— SUPPLIED INFORMATION —
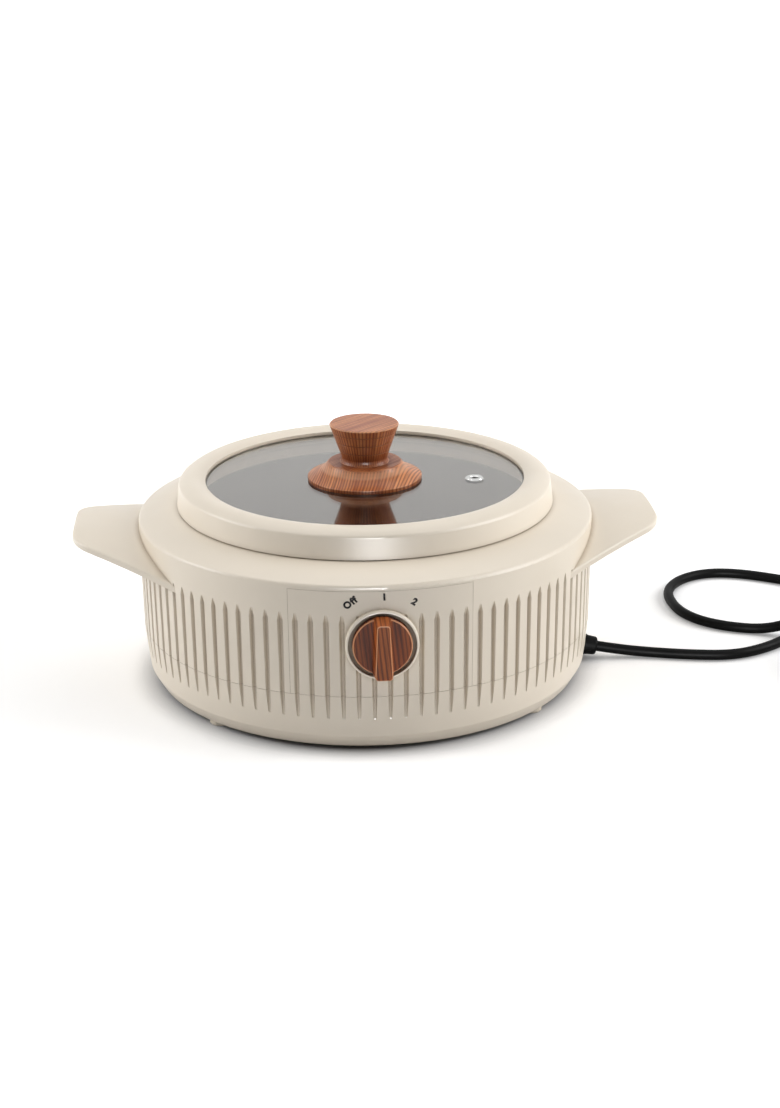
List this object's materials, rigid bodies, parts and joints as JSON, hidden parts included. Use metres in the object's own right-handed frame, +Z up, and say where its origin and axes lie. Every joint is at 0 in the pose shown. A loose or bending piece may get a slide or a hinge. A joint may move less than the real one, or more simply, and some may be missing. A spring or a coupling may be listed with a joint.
{
  "type": "electric casserole",
  "caption": "Round countertop casserole with ribbed wall, side ears, glass lid in a ring, wood-look knob, front dial, inner pan and coiled mains lead.",
  "frame": {"origin": "centre of the round body, on the surface that the feet stand on", "axes": "+Z up, -Y to the front with the dial, +X to the right ear as seen from the front"},
  "size_m": [0.5676, 0.3046, 0.163],
  "materials": {
    "casing_plastic": "cream moulded plastic, soft gloss",
    "foot_rubber": "cream rubber",
    "silicone": "pale grey silicone",
    "dial_wood_plastic": "dark brown wood look, satin",
    "knob_wood_plastic": "orange brown wood look, satin",
    "switch_metal": "plated steel",
    "switch_housing": "black moulding",
    "pan_coating": "aluminium with dark non-stick coating",
    "cast_plate": "cast aluminium",
    "element_sheath": "dull steel sheath",
    "shield_metal": "bright aluminium sheet",
    "screw_steel": "zinc plated",
    "thermostat_ceramic": "pale ceramic body",
    "fuse_metal": "brass can",
    "block_plastic": "pale moulding",
    "wire_sleeve": "glass fibre sleeve",
    "lid_glass": "clear tempered glass, faintly grey",
    "eyelet_metal": "plated",
    "insert_brass": "turned brass",
    "cord_rubber": "black PVC sheath",
    "tie_plastic": "black band",
    "plug_rubber": "black moulded PVC",
    "blade_brass": "bright brass"
  },
  "bodies": {
    "cooker": {"outer_casing": "casing_plastic", "control_panel": "casing_plastic", "base_shell": "casing_plastic", "feet": "foot_rubber", "pan_gasket": "silicone", "switch_nut": "switch_metal", "rotary_switch": "switch_housing", "inner_pan": "pan_coating", "element_plate": "cast_plate", "heating_element": "element_sheath", "heat_shield": "shield_metal", "element_nuts": "screw_steel", "base_screws": "screw_steel", "clamp_screws": "screw_steel", "thermostat": "thermostat_ceramic", "thermostat_clip": "screw_steel", "thermal_fuse": "fuse_metal", "terminal_block": "block_plastic", "lead_clamp": "block_plastic", "inner_lead": "cord_rubber", "switch_wires": "wire_sleeve", "heater_wires": "wire_sleeve", "strain_relief": "cord_rubber", "cord_lead": "cord_rubber", "cord_coil": "cord_rubber", "coil_tie": "tie_plastic", "plug_body": "plug_rubber", "plug_blades": "blade_brass"},
    "lid": {"lid_ring": "casing_plastic", "lid_glass": "lid_glass", "lid_seal": "silicone", "vent_eyelet": "eyelet_metal", "knob_skirt": "knob_wood_plastic", "lid_knob": "knob_wood_plastic", "knob_insert": "insert_brass", "knob_washer": "silicone", "knob_screw": "screw_steel"},
    "dial": {"dial_knob": "dial_wood_plastic", "switch_shaft": "switch_metal"}
  },
  "joints": [
    {"name": "lid_lift", "type": "slide", "parent": "cooker", "child": "lid", "axis": [0, 0, 1], "range_m": [0, 0.15]},
    {"name": "dial_turn", "type": "hinge", "parent": "cooker", "child": "dial", "pos_m": [0, -0.1456, 0.071], "axis": [0, 1, 0], "range_deg": [-40, 40]}
  ]
}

— EXERCISE GOAL —
All of the data must be returned exactly.

— EXERCISE RESULT —
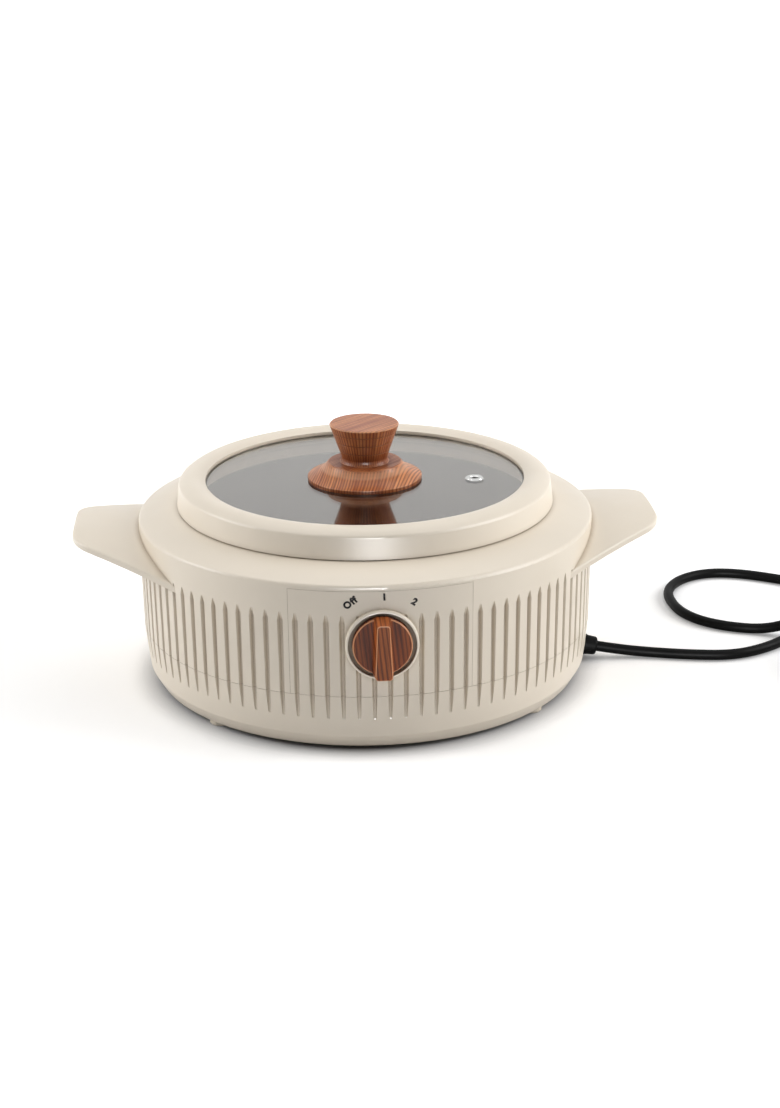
List this object's materials, rigid bodies, parts and joints as JSON, hidden parts included. Use metres in the object's own right-handed frame, +Z up, and say where its origin and axes lie. Every joint is at 0 in the pose shown. A loose or bending piece may get a slide or a hinge. A joint may move less than the real one, or more simply, and some may be missing. A spring or a coupling may be listed with a joint.
{
  "type": "electric casserole",
  "caption": "Round countertop casserole with ribbed wall, side ears, glass lid in a ring, wood-look knob, front dial, inner pan and coiled mains lead.",
  "frame": {"origin": "centre of the round body, on the surface that the feet stand on", "axes": "+Z up, -Y to the front with the dial, +X to the right ear as seen from the front"},
  "size_m": [0.5676, 0.3046, 0.163],
  "materials": {
    "casing_plastic": "cream moulded plastic, soft gloss",
    "foot_rubber": "cream rubber",
    "silicone": "pale grey silicone",
    "dial_wood_plastic": "dark brown wood look, satin",
    "knob_wood_plastic": "orange brown wood look, satin",
    "switch_metal": "plated steel",
    "switch_housing": "black moulding",
    "pan_coating": "aluminium with dark non-stick coating",
    "cast_plate": "cast aluminium",
    "element_sheath": "dull steel sheath",
    "shield_metal": "bright aluminium sheet",
    "screw_steel": "zinc plated",
    "thermostat_ceramic": "pale ceramic body",
    "fuse_metal": "brass can",
    "block_plastic": "pale moulding",
    "wire_sleeve": "glass fibre sleeve",
    "lid_glass": "clear tempered glass, faintly grey",
    "eyelet_metal": "plated",
    "insert_brass": "turned brass",
    "cord_rubber": "black PVC sheath",
    "tie_plastic": "black band",
    "plug_rubber": "black moulded PVC",
    "blade_brass": "bright brass"
  },
  "bodies": {
    "cooker": {"outer_casing": "casing_plastic", "control_panel": "casing_plastic", "base_shell": "casing_plastic", "feet": "foot_rubber", "pan_gasket": "silicone", "switch_nut": "switch_metal", "rotary_switch": "switch_housing", "inner_pan": "pan_coating", "element_plate": "cast_plate", "heating_element": "element_sheath", "heat_shield": "shield_metal", "element_nuts": "screw_steel", "base_screws": "screw_steel", "clamp_screws": "screw_steel", "thermostat": "thermostat_ceramic", "thermostat_clip": "screw_steel", "thermal_fuse": "fuse_metal", "terminal_block": "block_plastic", "lead_clamp": "block_plastic", "inner_lead": "cord_rubber", "switch_wires": "wire_sleeve", "heater_wires": "wire_sleeve", "strain_relief": "cord_rubber", "cord_lead": "cord_rubber", "cord_coil": "cord_rubber", "coil_tie": "tie_plastic", "plug_body": "plug_rubber", "plug_blades": "blade_brass"},
    "lid": {"lid_ring": "casing_plastic", "lid_glass": "lid_glass", "lid_seal": "silicone", "vent_eyelet": "eyelet_metal", "knob_skirt": "knob_wood_plastic", "lid_knob": "knob_wood_plastic", "knob_insert": "insert_brass", "knob_washer": "silicone", "knob_screw": "screw_steel"},
    "dial": {"dial_knob": "dial_wood_plastic", "switch_shaft": "switch_metal"}
  },
  "joints": [
    {"name": "lid_lift", "type": "slide", "parent": "cooker", "child": "lid", "axis": [0, 0, 1], "range_m": [0, 0.15]},
    {"name": "dial_turn", "type": "hinge", "parent": "cooker", "child": "dial", "pos_m": [0, -0.1456, 0.071], "axis": [0, 1, 0], "range_deg": [-40, 40]}
  ]
}